The idea is simple. I gather all the data in the request and place pertinent information from it into the title tag, meta description and content of the page. This information will get indexed and used by each bot. Ince the information is shown by the bot owner, I can see that information. e.g. Google may use the information in their search result snippets or the cached version of the page.
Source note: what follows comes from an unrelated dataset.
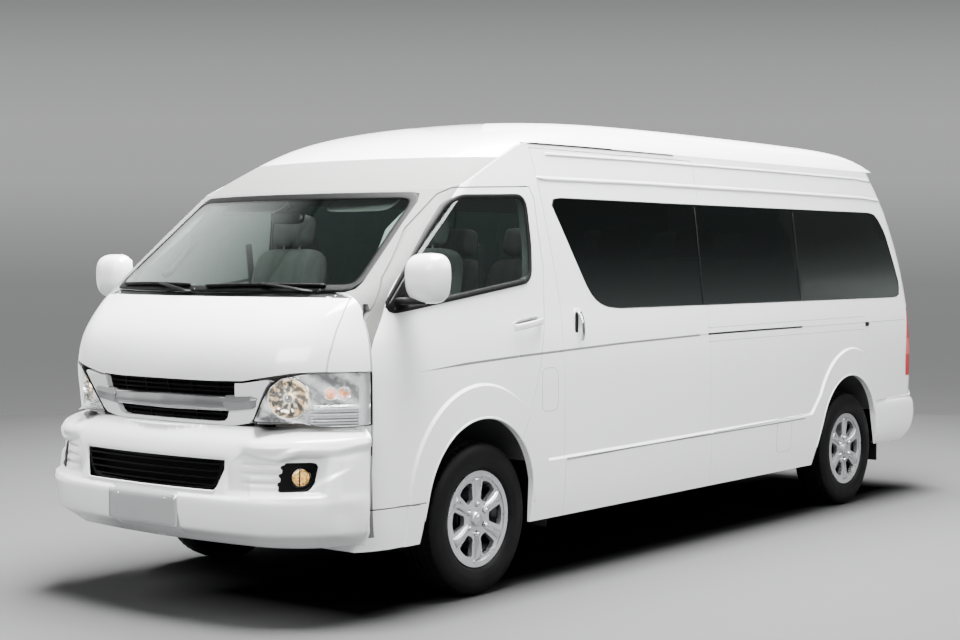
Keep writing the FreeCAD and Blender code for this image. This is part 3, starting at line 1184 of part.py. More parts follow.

Note that you will see the request header information below in relation to your browser making the request.

Request Headers

Url /Request-HTTP-Header-Info
Method GET
UserHostAddress 54.167.155.163
UserHostName 54.167.155.163
IsSecureConnection True
IsAuthenticated False
Accept text/html,application/xhtml+xml,application/xml;q=0.9,*/*;q=0.8
Accept-Encoding x-gzip, gzip, deflate
Host websiteadvantage.com.au
User-Agent CCBot/2.0 (http://commoncrawl.org/faq/)

Googlebot HTTP Headers

I performed a Fetch As Google in the search console to test the idea. As expected, the UserAgent was
Mozilla/5.0 (compatible; Googlebot/2.1; +http://www.google.com/bot.html)
Google also includes a header value for From set to googlebot(at)googlebot.com. I wonder if the bot answers emails ;-)

Googlebots Request Headers

Google Mobile: Smartphone User-Agent:
Mozilla/5.0 (Linux; Android 6.0.1; Nexus 5X Build/MMB29P) AppleWebKit/537.36 (KHTML, like Gecko) Chrome/41.0.2272.96 Mobile Safari/537.36 (compatible; Googlebot/2.1; +http://www.google.com/bot.html)

Google Mobile: XHTML/WML User-Agent:
SAMSUNG-SGH-E250/1.0 Profile/MIDP-2.0 Configuration/CLDC-1.1 UP.Browser/6.2.3.3.c.1.101 (GUI) MMP/2.0 (compatible; Googlebot-Mobile/2.1; +http://www.google.com/bot.html)

Google Mobile: cHTML User-Agent:
DoCoMo/2.0 N905i(c100;TB;W24H16) (compatible; Googlebot-Mobile/2.1; +http://www.google.com/bot.html)